A native of Colorado, Laura attended college in Minnesota following her family’s move there. She earned a degree in costuming from the College of St. Benedict in St. Joseph, but quickly learned that the pay and hours inherent in a theatrical costume shop were not all that enticing.

So, she set about reinventing herself.

A seamstress at an early age, Laura added hand-dying fabric and thread to her repertoire. She also started her own business, Artfabrik, and became an expert on fused quilting.

“I became a quilt-maker in order to use my product,” she told me. “Now I teach people how to make the type of quilts I make.”

An exhibit of colorful, geometric Amish quilts at the former Terra folk art museum in Chicago, made a powerful impression on her. Suddenly rather than simply making clothing out of fabric, she could create art.. And quilting was a natural outgrowth of that epiphany.

Today, not only has she graduated to the ranks of a “serial quilter,” Laura has written three books. She credits her success to the help and advice of many fellow quilters, and a passion to learn.

“You help someone else and they help you,” Laura said. “There is no straight path. One thing leads into another.”

The Gazebo Valor Quilters, a group of about 40 women from the northwest suburbs also presented four quilts. Those receiving quilts were Robert S. Jackson of Woodstock, Huntley resident Jerry Wiecek and Marengoans Dale “Woody” Woodruff and Nicole Dunovsky.

• Jerry Wiecek was stationed in Germany for 14 months following basic training at Camp Jessie Turner in Crawford County, Ark. This Huntley resident served from 1954-1957 in the Army’s Third Armor Division, driving an M-48 tank.

• Nicole Dunovsky of Marengo served 13 years in the Air Force, from 2002-2015. A graphic designer, she enlisted as a reservist shortly after 9/11. Trained in Milwaukee, Peoria and North Carolina, she had five desert deployments in Kuwait and Qutar.

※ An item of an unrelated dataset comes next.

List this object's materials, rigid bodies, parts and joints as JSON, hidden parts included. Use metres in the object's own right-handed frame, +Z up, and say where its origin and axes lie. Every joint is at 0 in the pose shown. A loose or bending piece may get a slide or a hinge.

• Dale “Woody” Woodruff of Marengo in a member of the Marengo American Legion Post 192 Honor Guard. He was drafted and served two years (1967-69) in the Army with an attack maintenance helicopter company. He served as a crew chief for the new two-man, Bell Cobra helicopters developed in 1967. Based Hunter Army Air Field in Savannah, Ga.
 
“Pilots would come back from Vietnam with a year of experience before becoming a Cobra pilot,” Woody said. “This was new technology. It was a really big thing.”

Woody said he was nearly sent to Vietnam five times and had he remained a year longer, he no doubt would have been shipped over there. Not only were the maintenance crews treated better on foreign soil (in Georgia they worked 12-15 hour days seven days a week), it was cooler.

“I couldn’t believe a guy could lay in bed at night and sweat like they had just run a mile,” he said.

• Robert S. Jackson, 91, of Woodstock, was born in New York City. He served as an electronics technician and Petty Officer First Class in the Navy during World War II.

“I can’t recall where I did basic training but it was a big place. I remember lining up for our shots,” he said. “They threw needles at you like they were throwing darts at a dart board. They were acting like robots and we were acting like sheep.”
 
He served from 1944-1946 in a secret radar unit, under the guise of a radio-training program. He was trained at Wright Junior College and worked in the Chicago area before mustering out at the Great Lakes Naval Station.
 
“Radar was invented in Great Britain,” Robert said. “We Americans are not the most advanced thinkers. But we are the most advanced in turning things into useful and powerful tools to advance social movements on planet Earth.”